Knowledge and understanding: Through concrete data sets and algorithmic toolkits, the course will provide a good understanding on how to apply data science methodologies in order solve concrete problems, so as to analyze and improve applications in a variety of domains. Applying knowledge and understanding: On successful completion of this course students will be able to: • Design effective solutions to a given data-driven problem using concrete data science methodologies. • Go through the full data science process, starting from data cleaning, building and training models, execution and quality/performance refinement. • Deal with real data science applications "in the wild". Making judgements: Students are expected to be able to analyze different techniques, approaches and models for data science applications. Throughout the entire course, students will be invited to assess critically strengths and weaknesses of different solutions for the same problem. Communications Skills: This course will enhance students’ capabilities to communicate effectively their ideas, findings, proposals, analysis and critical reasoning throughout the completion of their project work. A special emphasis will be given to oral presentations and pitches in project group works, and to writing technical reports and documentation. Learning skills: This course will empower students with the capability to carry out concrete data science projects of industrial interest. A strong emphasis will be given to solving complex business problems that are typical of today’s data-driven companies. Basic knowledge of fundamental algorithms and computer programming skills. Working knowledge of Python is strongly recommended.

Course Contents

Through a hands-on approach, the course will go through the different steps involved in achieving the business goal of a data science project. In particular, it will cover the following topics: • Data understanding (collect, describe, explore and verify data quality) • Data preparation (select, clean and integrate data) • Modeling (build, train and assess models) • Evaluation (evaluate results and review process). • Deployment (plan deployment, plan monitoring and maintenance).

Reference Books

Lecture notes, research papers and course material will be made available on the e-learning platform. The following recommended texts is available for free (on github.com): Python Data Science Handbook by Jake VanderPlas, https://jakevdp.github.io/PythonDataScienceHandbook/

Teaching Methods

The course consists of lectures, testimonials and seminars from industries, complemented by practical lab sessions, group project works, and small contests.

Assessment Method

There will be a project which counts for 100% of the grade, where students are required to demonstrate that: • they are able to design innovative solutions for concrete business problems. • they are able to analyze and assess critically strengths and weaknesses of different data science techniques; • they can apply data science techniques in an independent and critical way; • they can communicate effectively their ideas, findings, proposals, analysis and critical reasoning. The assessment will take into account the students’ capacity for thinking creatively, innovatively, analytically, logically and critically; their capacity to design and evaluate data science solutions, making reasoned judgements about these; their capacity to present effectively findings and conclusions and to write detailed technical reports and documentation about their project work.

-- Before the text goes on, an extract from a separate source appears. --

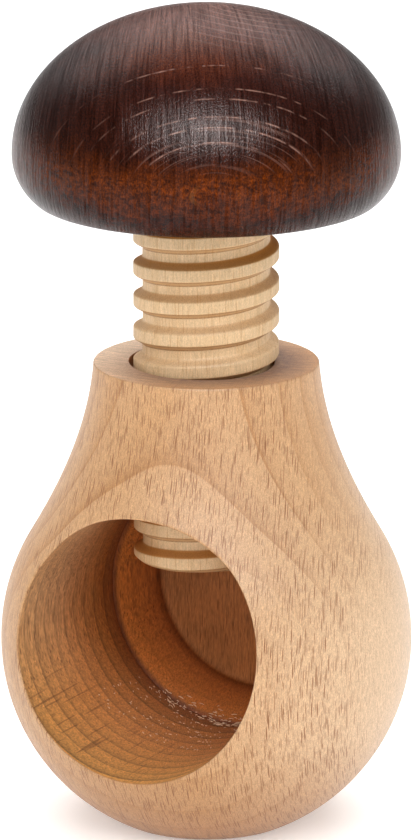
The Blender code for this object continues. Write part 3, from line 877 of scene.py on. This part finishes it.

Thesis assignment criteria

The final work will be assigned (upon specific request to the instructor) to students who demonstrate a serious and motivated interest to the course topics.

Week 1 Contenuto sessioni on line e on campus

Course Introduction. Practical Lab Session with Python.

Week 2 Contenuto sessioni on line e on campus

Data collection and preparation. Practical Lab Session with Python.

Week 3 Contenuto sessioni on line e on campus

Practical Data Science programming. Practical Lab Session with Python.

Week 4 Contenuto sessioni on line e on campus

Model training. Practical Lab Session with Python.

Week 5 Contenuto sessioni on line e on campus

Model evaluation and deployment. Practical Lab Session with Python.

Week 6 Contenuto sessioni on line e on campus

Industrial Guest Lecture 1 and project discussion.

Week 7 Contenuto sessioni on line e on campus

Industrial Guest Lecture 2 and project discussion.

Week 8 Contenuto sessioni on line e on campus

Industrial Guest Lecture 3 and project discussion.

Week 9 Contenuto sessioni on line e on campus

Model monitoring and maintenance. Project Proof of Concept

Week 10 Contenuto sessioni on line e on campus

Project Mid Review

Week 11 Contenuto sessioni on line e on campus

Project First Release

Week 12 Contenuto sessioni on line e on campus

Project Final Review.